The paper also goes beyond Snell to indicate some other places in Frege's environment where the contrast is made, to establish that these terms, and the "organic/mechanical" contrast had reached the status of "accepted, recognized cliché". (Though, as with many clichés, the expressions could mean different things to different people.)

The narrow project is a re-examination of Frege's account of "extending knowledge" via "fruitful concepts". This was the subject of a paper I published many years ago (Tappenden [1995]), and I think the account I gave there of what Frege is doing in the key texts in Grundlagen is correct as far as it goes.

But in the intervening years various questions have nagged at me, pushing me to probe deeper. The context-setting sheds light on some plausible answers: that Frege's key metaphors would have been understood in a particular way, that this understanding included a recognized contrast between "organic" and "mechanical" connection, [mechanische/organische Verbindung and cognates] and that this recognition allows us to see that many Fregean remarks were not disconnected asides, but appear to reflect a connected picture of the nature of mathematical thought.

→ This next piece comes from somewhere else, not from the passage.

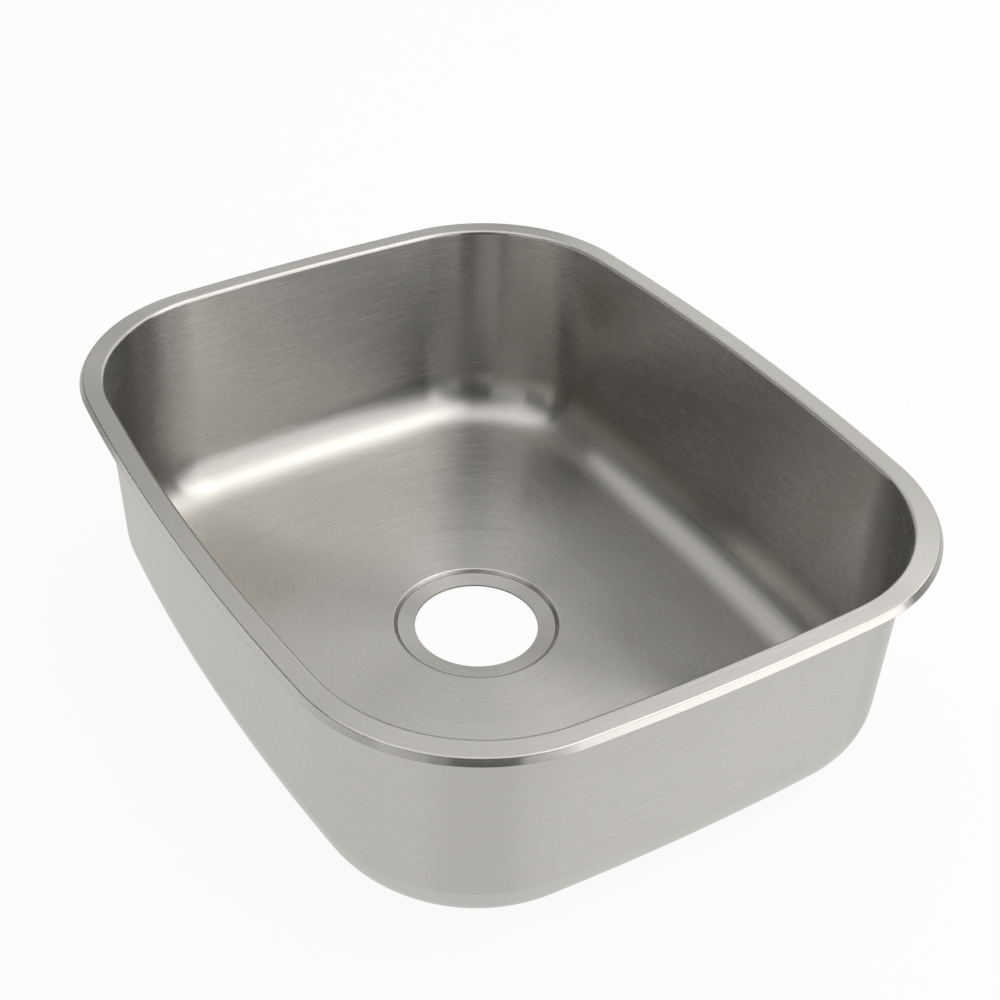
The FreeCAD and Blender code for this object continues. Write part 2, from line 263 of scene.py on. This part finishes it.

To avoid a common misunderstanding that sometimes comes up with work of this type: The role of context is not to argue that Frege must have believed something because someone he respects believed that thing. Rather, the argument begins with the observation that Frege said certain things, and presumably chose his words carefully. The context shows how such words were understood by the people closest to Frege, and consequently suggests how Frege would have expected them to be understood by his readers.